The DDE fashion shows are becoming a minor Durban institution – Roake himself is a legendary entertainer with a great sense of place and a winning way with sponsors, so we’ve had fashion and vodka in a church, and fashion and cocktails in a swimming pool, and this time around it was fashion and Gauloises Blondes in an airy suburban art gallery.

It’s always interesting to see how each designer has moved on from the previous show. Colleen Eitzen’s rouched and slinky lines got medieval, with hoods, balaclavas and layers in black and burnt orange. Amanda Laird Cherry picked up on the mobility story by dressing her men and women in great fortresses and cathedrals of felt and serge, or garments which could be transformed into luggage and vice versa.

CNN continued their nostalgic love story with a Seventies that probably didn’t exist, but looks great in updated primaries anyway. Loshinie Naidoo brought to eveningwear an impromptu and unfinished beauty, with wraps and shells of pleated grey satin over thin dresses that hovered shiftily at the edge of vision.

There was only one award for the evening – Most Directional Range on the show – and it went to Terrence Bray. Directional is one of those bits of jargon the fashion world uses in its periodic attempts to pass as an exact science, but in so far as it suggests a departure from everything else on show, it’s a valid term.

Bray’s range was a delicately reconstructed confection of medicinal whites, shown on pale boys and girls whose red-painted feet and eye shadow to match suggested beautifully the early stages of healing, which is as optimistic a peek around the temporal corner as we can expect, really.

On Easter Sunday evening the exhibition opened, and for those who attended, Roake’s scattergun vision and mercurial enthusiasm were vindicated. It’s a show which has great popular appeal but ventures into more elevated realms without getting too highbrow.

On the popular side, Shelly Nel’s music video conspiracy thriller using the CNN range is a hugely watchable treatment of happy urban paranoia, and Mark Lanning’s airport billboard for Laurie Holmes will surely adorn an expensive and fashionably located wall some time soon.

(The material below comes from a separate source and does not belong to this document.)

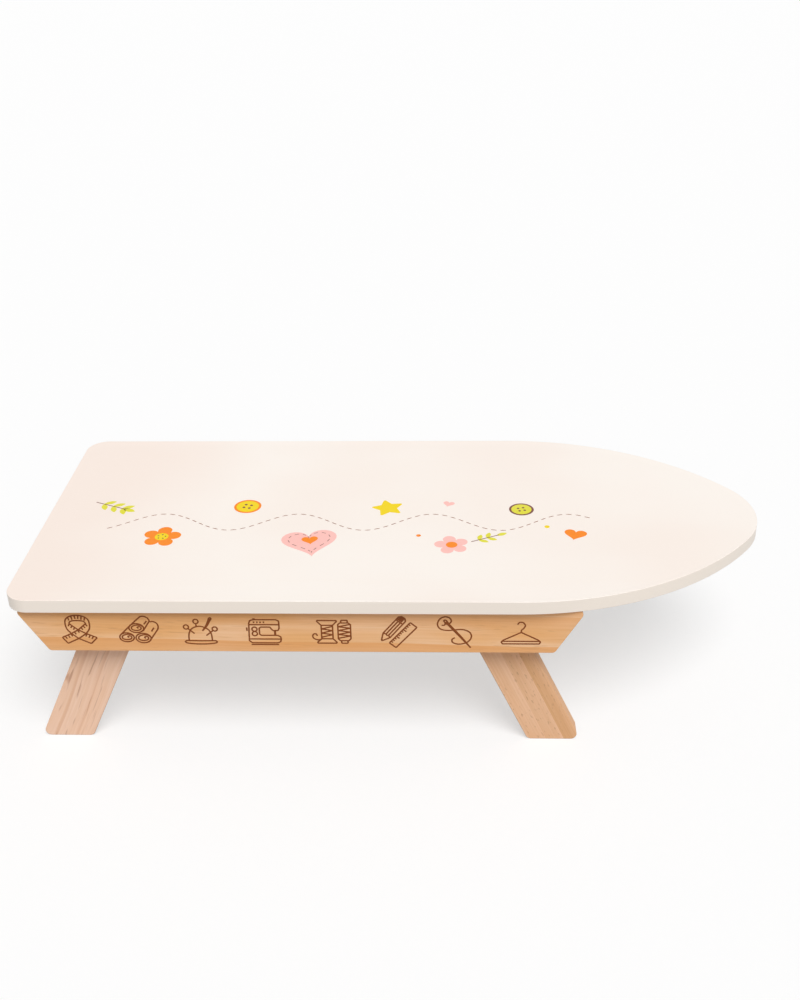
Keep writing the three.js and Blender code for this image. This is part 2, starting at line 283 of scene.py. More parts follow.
def make_wood_grain():
    """Growth rings about the tree's heart, which runs along X, with fibres and flecks that follow them."""
    number, vector = "NodeSocketFloat", "NodeSocketVector"
    tree, given, result = new_group(
        "ShaderNodeTree", "wood_grain",
        {"Place": vector, "Facing": vector, "Ring Width": number, "Late Share": number, "Wander": number,
         "Fleck Length": number},
        {"Latewood": number, "Fibre": number, "Blush": number, "Fleck": number, "End Grain": number,
         "Height": number})
    place = given["Place"]
    x, y, z = add(tree, "ShaderNodeSeparateXYZ", {0: place}).outputs
    across = add(tree, "ShaderNodeCombineXYZ", {1: y, 2: z}).outputs[0]
    radius = add(tree, "ShaderNodeVectorMath", {0: across}, operation="LENGTH").outputs["Value"]
    sway = about_zero(tree, stretched_noise(tree, place, GRAIN_SWAY), given["Wander"])
    ripple = about_zero(tree, stretched_noise(tree, place, GRAIN_RIPPLE),
                        calc(tree, "MULTIPLY", given["Wander"], RIPPLE_SHARE))
    swayed = calc(tree, "ADD", radius, calc(tree, "ADD", sway, ripple))
    rings = calc(tree, "DIVIDE", swayed, given["Ring Width"])
    year = add(tree, "ShaderNodeTexWhiteNoise", {"W": calc(tree, "FLOOR", rings)},
               noise_dimensions="1D").outputs["Value"]
    season = calc(tree, "FRACT", rings)
    late = rise(tree, season, calc(tree, "SUBTRACT", 1.0, given["Late Share"]), LATEWOOD_PEAK)
    late = calc(tree, "MULTIPLY", late, rise(tree, season, *RING_CLOSES, 1.0, 0.0))
    late = calc(tree, "MULTIPLY", late, rise(tree, year, 0.0, 1.0, FAINTEST_RING, 1.0))
    with_rings = add(tree, "ShaderNodeCombineXYZ", {0: x, 1: swayed, 2: y}).outputs[0]
    fibre = stretched_noise(tree, with_rings, FIBRES, detail=4.0)
    lengths = calc(tree, "DIVIDE", x, given["Fleck Length"])
    by_lengths = add(tree, "ShaderNodeCombineXYZ", {0: lengths, 1: swayed, 2: y}).outputs[0]
    fleck = rise(tree, stretched_noise(tree, by_lengths, FLECKS, detail=1.0), *FLECK_RANGE)
    patches = rise(tree, stretched_noise(tree, place, FLECKED_PATCHES), *FLECKED_PATCH_RANGE)
    fleck = calc(tree, "MULTIPLY", fleck, patches)
    along = add(tree, "ShaderNodeSeparateXYZ", {0: given["Facing"]}).outputs[0]
    feed(tree, result, {
        "Latewood": late, "Fibre": fibre, "Fleck": fleck,
        "Blush": rise(tree, stretched_noise(tree, place, BLUSHES), *BLUSH_RANGE),
        "End Grain": rise(tree, calc(tree, "ABSOLUTE", along), *END_GRAIN_RANGE),
        "Height": calc(tree, "ADD", calc(tree, "MULTIPLY", late, 0.5), calc(tree, "MULTIPLY", fibre, 0.5))})
    return tree


wood_grain = make_wood_grain()


def new_material(name):
    """A material, its tree of nodes and its one shader."""
    material = bpy.data.materials.new(name)
    material.use_nodes = True
    tree = material.node_tree
    return material, tree, tree.nodes["Principled BSDF"]


def grain_in(tree, heart, turn, ring_width, late_share, wander, fleck_length):
    """Places the wood grain in a material. The heart line runs through 'heart', along the turned X axis."""
    coordinates = add(tree, "ShaderNodeTexCoord", {})
    place = add(tree, "ShaderNodeMapping", {"Vector": coordinates.outputs["Object"], "Location": heart,
                                            "Rotation": turn}, vector_type="TEXTURE")
    facing = add(tree, "ShaderNodeMapping", {"Vector": coordinates.outputs["Normal"], "Rotation": turn},
                 vector_type="TEXTURE")
    inputs = {"Place": place.outputs[0], "Facing": facing.outputs[0], "Ring Width": ring_width,
              "Late Share": late_share, "Wander": wander, "Fleck Length": fleck_length}
    return add(tree, "ShaderNodeGroup", inputs, node_tree=wood_grain).outputs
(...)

Chipie’s gaudy interactive photobooth for portraits of buttocks was, well, cheeky, and suitably for the millenarian theme. Born again photographer Mark Cameron’s redemptive treatment of the Morticia-with- pastels range of Angela Devitzis and Catherine Braun was a bit contradictory, but moving nevertheless.

Some of the installations were more ambitious in their artistic scope. Lance Slabbert, ever the wild-eyed philosophical traveller, lent fluidity to some of Laird Cherry’s monolithic ALC menswear with his digitally-shot time exposures, and young Richard Keppel shot Laird Cherry’s womenswear with a mature eye for beautifully understated portraiture.

Bray’s winning range was transformed into a black and white patchwork quilt of images which showed flesh being pierced by the tools of the seamstresses’ trade. Picking up on the trade theme, Barry Downard’s depictions of Colleen Eitzen’s range, printed on transparencies and furled in elegant glasses against a lightbox, was underscored by a neat row of the designer’s scissors on the floor. The two have an understanding, clearly, that all good art starts life in the skills of a trade.

An exhibition like this is prohibitively expensive to mount, and the quality of production was one of this one’s striking features, thanks in no small measure to time and materials donated by giant reproduction house Hirt and Carter, Citylab, Kodak and Sony.

It’s not the future, necessarily, but this project suggests that a future for art might lie in its strengthening ties with more popular branches of culture, like fashion, video and music. And of course, huge amounts of corporate money.